- _Information shown_
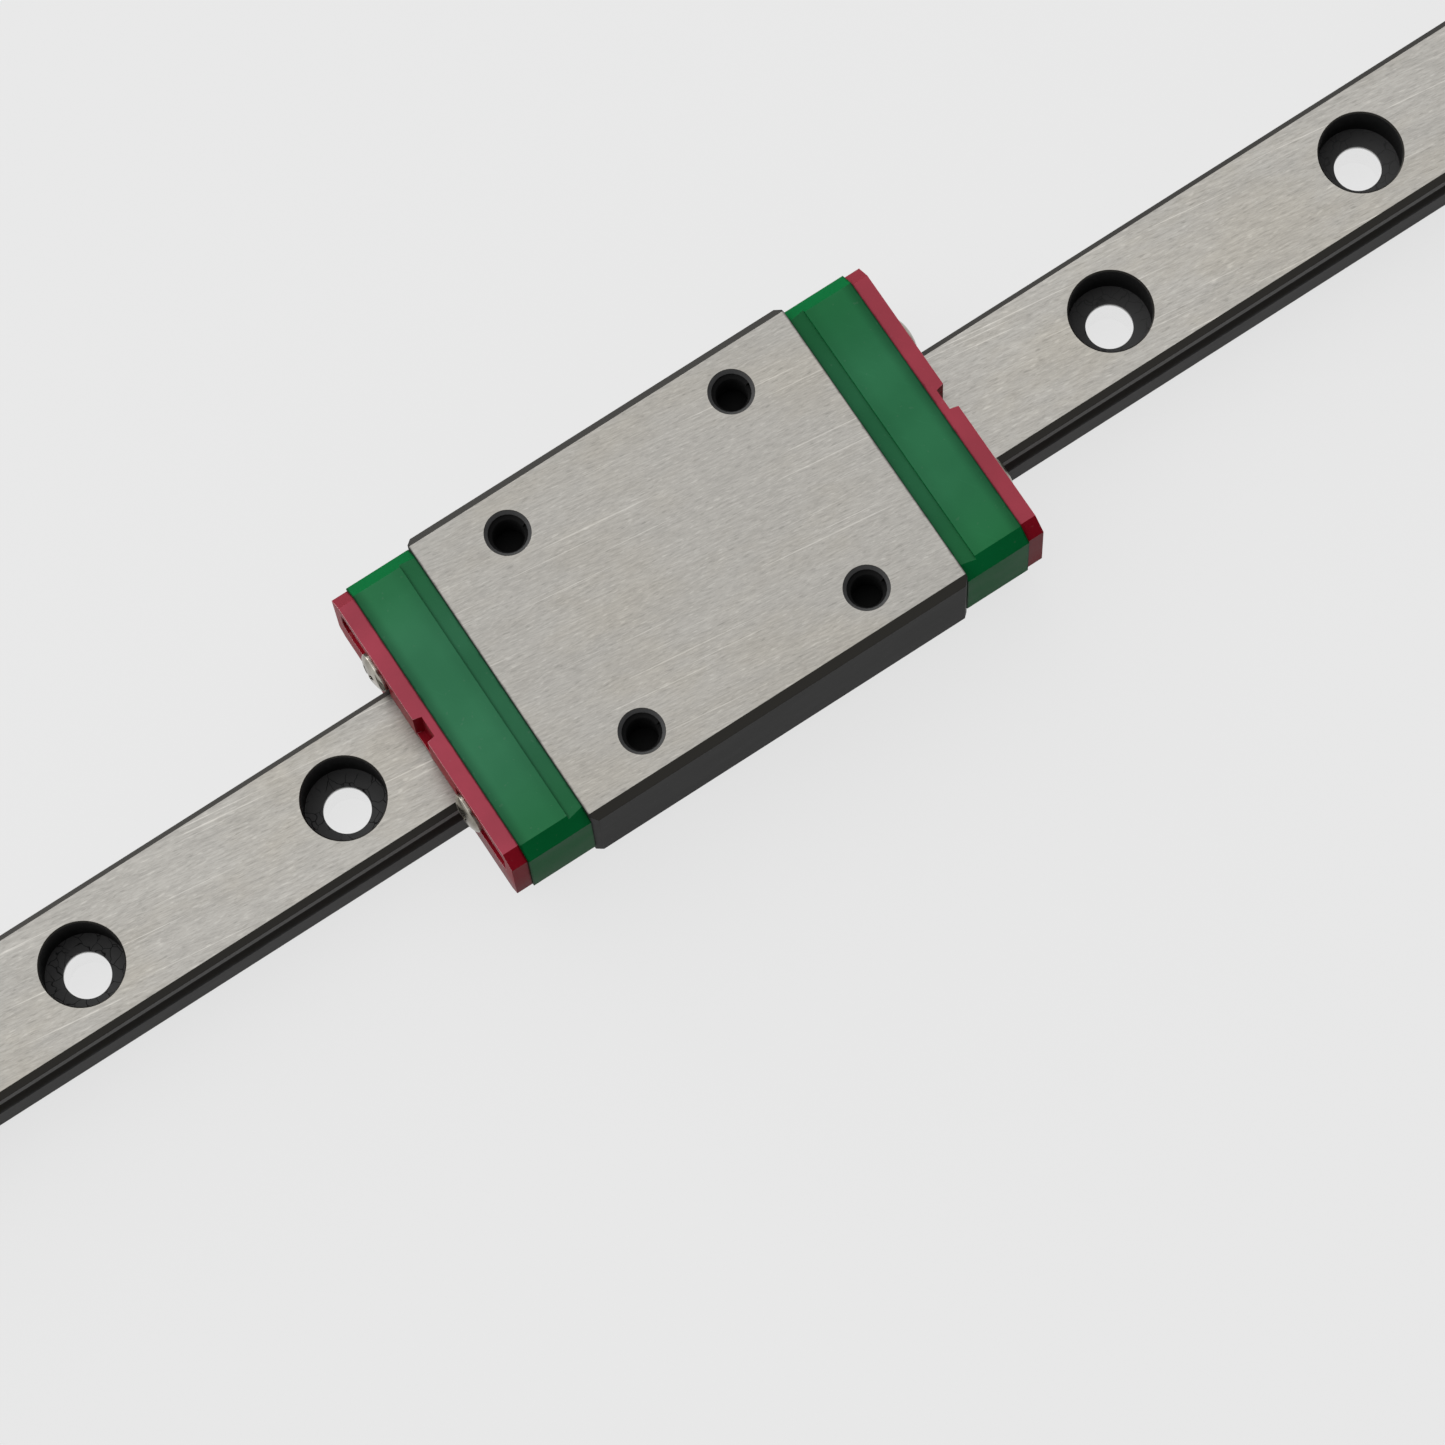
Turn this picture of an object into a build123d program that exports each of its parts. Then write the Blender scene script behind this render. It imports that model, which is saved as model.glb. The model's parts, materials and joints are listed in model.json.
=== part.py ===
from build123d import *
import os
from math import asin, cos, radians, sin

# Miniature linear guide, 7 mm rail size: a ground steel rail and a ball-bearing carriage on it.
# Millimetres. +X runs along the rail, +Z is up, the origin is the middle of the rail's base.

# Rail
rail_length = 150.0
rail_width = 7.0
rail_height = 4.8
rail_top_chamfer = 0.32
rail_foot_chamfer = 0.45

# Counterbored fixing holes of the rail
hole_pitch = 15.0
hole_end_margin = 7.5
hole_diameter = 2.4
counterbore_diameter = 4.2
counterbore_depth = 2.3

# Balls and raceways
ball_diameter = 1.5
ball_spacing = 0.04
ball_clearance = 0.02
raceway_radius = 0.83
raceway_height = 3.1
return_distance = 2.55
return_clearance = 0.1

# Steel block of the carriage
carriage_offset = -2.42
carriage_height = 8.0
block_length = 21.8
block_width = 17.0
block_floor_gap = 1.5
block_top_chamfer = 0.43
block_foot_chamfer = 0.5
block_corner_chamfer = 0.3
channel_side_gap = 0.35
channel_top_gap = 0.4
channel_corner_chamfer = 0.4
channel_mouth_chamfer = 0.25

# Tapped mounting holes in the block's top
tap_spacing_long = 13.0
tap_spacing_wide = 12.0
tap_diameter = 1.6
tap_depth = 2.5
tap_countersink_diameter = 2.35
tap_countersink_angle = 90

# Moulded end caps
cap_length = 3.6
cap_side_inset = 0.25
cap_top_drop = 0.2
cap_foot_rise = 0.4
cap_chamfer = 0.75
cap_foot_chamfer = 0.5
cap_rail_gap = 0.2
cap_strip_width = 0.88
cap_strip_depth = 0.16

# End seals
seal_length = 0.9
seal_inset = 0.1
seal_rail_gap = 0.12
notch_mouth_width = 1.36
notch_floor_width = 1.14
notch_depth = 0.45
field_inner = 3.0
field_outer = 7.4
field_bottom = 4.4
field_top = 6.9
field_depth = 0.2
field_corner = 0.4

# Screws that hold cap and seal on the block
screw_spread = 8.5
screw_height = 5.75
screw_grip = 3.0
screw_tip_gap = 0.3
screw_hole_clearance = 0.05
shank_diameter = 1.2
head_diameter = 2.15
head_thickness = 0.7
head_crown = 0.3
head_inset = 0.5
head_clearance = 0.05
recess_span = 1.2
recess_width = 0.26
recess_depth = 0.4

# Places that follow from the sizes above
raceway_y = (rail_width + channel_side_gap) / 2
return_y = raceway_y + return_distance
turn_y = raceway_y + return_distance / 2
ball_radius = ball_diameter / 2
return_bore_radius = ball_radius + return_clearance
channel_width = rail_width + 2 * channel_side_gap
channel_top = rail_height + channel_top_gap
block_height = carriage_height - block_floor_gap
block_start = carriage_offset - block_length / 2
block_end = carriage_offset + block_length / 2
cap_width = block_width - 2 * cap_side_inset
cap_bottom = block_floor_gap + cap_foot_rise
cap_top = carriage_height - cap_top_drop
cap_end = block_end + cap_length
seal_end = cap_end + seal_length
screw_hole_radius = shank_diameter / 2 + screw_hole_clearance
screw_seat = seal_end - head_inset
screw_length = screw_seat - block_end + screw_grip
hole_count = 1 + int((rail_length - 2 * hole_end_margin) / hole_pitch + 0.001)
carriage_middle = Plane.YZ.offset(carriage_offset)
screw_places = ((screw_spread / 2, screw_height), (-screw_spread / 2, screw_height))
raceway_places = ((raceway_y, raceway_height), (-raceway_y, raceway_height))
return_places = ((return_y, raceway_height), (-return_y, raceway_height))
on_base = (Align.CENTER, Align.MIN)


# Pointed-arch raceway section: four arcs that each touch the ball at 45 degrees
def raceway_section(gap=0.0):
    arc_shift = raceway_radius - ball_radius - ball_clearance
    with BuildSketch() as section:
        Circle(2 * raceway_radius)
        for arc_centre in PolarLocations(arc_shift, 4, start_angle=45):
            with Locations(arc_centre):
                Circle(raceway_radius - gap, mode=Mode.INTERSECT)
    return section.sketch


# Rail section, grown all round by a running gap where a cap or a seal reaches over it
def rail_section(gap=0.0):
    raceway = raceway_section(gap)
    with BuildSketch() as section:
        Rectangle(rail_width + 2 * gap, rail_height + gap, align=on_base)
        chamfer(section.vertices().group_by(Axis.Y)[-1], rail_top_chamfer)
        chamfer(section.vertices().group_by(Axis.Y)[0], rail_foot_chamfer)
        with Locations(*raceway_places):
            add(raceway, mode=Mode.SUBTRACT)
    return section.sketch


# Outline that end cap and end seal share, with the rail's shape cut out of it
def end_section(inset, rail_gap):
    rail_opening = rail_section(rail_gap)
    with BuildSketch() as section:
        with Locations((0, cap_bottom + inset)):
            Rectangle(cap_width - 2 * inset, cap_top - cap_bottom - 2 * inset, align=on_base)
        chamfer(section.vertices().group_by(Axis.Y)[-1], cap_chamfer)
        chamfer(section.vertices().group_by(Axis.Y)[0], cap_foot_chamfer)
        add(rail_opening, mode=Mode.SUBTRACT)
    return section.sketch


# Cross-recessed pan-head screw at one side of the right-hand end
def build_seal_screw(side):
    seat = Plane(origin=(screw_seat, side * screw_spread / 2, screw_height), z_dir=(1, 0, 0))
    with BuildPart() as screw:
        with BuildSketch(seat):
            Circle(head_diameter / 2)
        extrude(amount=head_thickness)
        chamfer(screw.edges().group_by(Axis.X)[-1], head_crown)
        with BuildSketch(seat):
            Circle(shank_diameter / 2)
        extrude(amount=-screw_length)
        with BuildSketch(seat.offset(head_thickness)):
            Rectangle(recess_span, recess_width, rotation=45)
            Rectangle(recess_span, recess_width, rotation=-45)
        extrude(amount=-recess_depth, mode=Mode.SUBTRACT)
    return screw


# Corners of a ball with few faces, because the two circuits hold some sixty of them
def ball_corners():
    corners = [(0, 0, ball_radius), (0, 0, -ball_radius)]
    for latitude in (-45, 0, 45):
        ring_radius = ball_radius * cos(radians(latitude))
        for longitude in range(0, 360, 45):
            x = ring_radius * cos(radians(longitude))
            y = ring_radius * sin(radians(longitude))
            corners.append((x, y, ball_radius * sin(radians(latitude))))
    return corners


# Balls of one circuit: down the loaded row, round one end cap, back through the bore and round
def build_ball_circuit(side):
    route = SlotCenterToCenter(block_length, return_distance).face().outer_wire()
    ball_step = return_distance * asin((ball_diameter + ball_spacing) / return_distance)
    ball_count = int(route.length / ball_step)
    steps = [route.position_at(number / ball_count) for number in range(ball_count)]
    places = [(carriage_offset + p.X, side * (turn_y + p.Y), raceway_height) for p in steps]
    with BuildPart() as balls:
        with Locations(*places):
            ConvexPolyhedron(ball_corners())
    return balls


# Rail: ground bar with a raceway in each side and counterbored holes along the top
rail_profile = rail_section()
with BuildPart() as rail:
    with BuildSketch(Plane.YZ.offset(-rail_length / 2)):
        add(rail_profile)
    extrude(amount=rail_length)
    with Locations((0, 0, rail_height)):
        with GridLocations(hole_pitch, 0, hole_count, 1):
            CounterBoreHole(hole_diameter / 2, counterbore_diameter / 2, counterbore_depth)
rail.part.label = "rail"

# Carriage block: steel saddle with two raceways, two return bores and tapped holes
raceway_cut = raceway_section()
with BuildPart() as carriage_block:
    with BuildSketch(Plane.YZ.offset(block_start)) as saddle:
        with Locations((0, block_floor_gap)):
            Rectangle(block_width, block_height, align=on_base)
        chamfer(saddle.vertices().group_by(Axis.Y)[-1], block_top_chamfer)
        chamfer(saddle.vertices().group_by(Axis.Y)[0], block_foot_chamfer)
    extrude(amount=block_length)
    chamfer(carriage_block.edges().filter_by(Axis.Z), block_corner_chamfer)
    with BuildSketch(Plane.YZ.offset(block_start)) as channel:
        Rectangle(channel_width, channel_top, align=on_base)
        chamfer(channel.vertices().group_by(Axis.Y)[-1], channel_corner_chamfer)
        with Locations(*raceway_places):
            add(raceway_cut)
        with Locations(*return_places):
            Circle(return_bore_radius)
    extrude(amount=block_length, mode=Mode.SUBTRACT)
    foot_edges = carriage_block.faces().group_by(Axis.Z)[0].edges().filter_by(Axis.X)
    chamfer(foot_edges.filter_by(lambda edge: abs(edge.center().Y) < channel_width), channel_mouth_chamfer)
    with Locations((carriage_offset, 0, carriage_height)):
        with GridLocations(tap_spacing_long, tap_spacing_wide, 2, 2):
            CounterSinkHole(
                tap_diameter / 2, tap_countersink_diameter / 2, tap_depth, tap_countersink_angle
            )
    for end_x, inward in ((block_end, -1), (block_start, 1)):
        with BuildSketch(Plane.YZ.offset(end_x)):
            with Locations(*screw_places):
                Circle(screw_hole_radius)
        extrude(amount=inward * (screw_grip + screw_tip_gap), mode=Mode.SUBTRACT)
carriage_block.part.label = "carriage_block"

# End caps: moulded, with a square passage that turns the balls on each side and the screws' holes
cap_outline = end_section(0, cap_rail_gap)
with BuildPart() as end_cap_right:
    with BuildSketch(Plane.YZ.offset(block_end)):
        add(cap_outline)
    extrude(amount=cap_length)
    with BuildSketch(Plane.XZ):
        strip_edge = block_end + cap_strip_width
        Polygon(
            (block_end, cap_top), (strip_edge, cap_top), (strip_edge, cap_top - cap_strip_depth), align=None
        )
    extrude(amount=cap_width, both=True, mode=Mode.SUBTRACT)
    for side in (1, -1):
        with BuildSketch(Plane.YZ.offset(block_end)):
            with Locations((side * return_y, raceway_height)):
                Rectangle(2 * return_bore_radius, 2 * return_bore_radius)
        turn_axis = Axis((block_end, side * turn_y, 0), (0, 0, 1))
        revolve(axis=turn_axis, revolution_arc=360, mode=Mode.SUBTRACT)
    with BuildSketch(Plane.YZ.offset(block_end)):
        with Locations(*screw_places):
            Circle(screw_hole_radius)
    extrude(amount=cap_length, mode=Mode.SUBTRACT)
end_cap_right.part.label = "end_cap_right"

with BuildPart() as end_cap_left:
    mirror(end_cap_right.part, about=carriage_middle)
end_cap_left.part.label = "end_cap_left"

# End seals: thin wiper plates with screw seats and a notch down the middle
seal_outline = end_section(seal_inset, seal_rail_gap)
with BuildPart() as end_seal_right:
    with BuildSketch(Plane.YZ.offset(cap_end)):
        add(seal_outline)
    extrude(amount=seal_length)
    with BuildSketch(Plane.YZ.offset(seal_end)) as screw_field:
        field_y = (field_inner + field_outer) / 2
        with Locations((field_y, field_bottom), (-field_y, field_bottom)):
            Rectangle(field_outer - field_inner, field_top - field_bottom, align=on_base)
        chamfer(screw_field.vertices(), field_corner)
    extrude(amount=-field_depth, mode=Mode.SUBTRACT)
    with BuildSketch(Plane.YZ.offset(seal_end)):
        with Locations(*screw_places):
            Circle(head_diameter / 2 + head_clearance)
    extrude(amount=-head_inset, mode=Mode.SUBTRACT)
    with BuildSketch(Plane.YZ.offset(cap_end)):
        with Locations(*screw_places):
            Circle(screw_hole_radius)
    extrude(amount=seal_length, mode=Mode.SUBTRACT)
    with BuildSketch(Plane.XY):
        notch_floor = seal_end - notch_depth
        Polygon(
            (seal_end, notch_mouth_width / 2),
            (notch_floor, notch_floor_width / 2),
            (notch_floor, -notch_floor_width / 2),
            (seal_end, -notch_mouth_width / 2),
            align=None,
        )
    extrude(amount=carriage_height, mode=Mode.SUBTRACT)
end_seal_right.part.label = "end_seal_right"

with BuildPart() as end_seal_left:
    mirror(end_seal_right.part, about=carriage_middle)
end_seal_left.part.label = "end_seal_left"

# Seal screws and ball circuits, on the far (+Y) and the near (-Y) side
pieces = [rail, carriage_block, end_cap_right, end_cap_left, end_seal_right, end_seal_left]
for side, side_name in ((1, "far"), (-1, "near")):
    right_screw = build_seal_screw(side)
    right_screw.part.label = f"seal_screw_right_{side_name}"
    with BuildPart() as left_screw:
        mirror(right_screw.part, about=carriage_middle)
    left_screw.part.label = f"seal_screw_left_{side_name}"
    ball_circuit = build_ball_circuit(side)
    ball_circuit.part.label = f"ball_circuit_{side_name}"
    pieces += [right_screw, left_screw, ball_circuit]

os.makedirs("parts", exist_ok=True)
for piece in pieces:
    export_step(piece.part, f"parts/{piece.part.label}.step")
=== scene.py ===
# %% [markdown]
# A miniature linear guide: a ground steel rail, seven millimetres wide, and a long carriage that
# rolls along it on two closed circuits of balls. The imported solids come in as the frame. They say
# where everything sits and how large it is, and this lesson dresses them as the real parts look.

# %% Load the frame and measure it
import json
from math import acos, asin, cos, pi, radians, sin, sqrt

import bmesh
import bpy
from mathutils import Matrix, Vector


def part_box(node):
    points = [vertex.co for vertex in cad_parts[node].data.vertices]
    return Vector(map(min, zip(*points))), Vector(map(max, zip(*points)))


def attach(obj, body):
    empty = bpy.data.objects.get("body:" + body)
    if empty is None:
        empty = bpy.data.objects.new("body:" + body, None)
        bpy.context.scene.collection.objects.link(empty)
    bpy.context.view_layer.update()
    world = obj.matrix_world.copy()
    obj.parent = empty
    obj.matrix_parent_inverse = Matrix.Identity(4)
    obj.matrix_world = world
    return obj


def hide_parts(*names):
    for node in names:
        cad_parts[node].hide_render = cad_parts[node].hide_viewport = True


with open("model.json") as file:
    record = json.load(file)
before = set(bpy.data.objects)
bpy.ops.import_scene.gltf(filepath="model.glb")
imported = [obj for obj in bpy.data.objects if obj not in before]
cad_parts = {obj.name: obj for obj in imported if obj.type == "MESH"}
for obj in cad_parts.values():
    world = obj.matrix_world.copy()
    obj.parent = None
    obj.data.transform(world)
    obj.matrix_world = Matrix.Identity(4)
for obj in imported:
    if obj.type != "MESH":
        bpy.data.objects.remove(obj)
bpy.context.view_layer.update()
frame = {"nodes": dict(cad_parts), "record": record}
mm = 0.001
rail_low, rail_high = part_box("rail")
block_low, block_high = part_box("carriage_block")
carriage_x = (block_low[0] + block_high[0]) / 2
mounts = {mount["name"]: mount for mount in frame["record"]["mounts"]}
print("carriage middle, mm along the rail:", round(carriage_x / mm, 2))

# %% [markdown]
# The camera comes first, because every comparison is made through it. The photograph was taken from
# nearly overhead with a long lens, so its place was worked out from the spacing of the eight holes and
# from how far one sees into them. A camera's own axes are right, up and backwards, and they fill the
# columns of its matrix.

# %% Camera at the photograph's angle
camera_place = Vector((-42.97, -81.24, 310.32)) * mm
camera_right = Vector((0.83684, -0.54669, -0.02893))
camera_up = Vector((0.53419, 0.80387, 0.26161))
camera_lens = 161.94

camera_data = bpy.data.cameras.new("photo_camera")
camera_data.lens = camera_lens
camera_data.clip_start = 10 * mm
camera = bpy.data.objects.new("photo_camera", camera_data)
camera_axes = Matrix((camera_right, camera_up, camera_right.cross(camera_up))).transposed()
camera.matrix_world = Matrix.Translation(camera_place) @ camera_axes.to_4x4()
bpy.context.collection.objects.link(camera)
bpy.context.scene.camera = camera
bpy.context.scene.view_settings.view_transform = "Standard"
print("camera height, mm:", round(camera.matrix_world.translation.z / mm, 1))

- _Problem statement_
Between the line containing "obj.matrix_parent_inverse = Matrix.Identity(4)" and the line containing "round(carriage_x / mm, 2))" lies the part to return. Return it exactly, counting both of those lines.

- _Output of the exercise_
    obj.matrix_parent_inverse = Matrix.Identity(4)
    obj.matrix_world = world
    return obj


def hide_parts(*names):
    for node in names:
        cad_parts[node].hide_render = cad_parts[node].hide_viewport = True


with open("model.json") as file:
    record = json.load(file)
before = set(bpy.data.objects)
bpy.ops.import_scene.gltf(filepath="model.glb")
imported = [obj for obj in bpy.data.objects if obj not in before]
cad_parts = {obj.name: obj for obj in imported if obj.type == "MESH"}
for obj in cad_parts.values():
    world = obj.matrix_world.copy()
    obj.parent = None
    obj.data.transform(world)
    obj.matrix_world = Matrix.Identity(4)
for obj in imported:
    if obj.type != "MESH":
        bpy.data.objects.remove(obj)
bpy.context.view_layer.update()
frame = {"nodes": dict(cad_parts), "record": record}
mm = 0.001
rail_low, rail_high = part_box("rail")
block_low, block_high = part_box("carriage_block")
carriage_x = (block_low[0] + block_high[0]) / 2
mounts = {mount["name"]: mount for mount in frame["record"]["mounts"]}
print("carriage middle, mm along the rail:", round(carriage_x / mm, 2))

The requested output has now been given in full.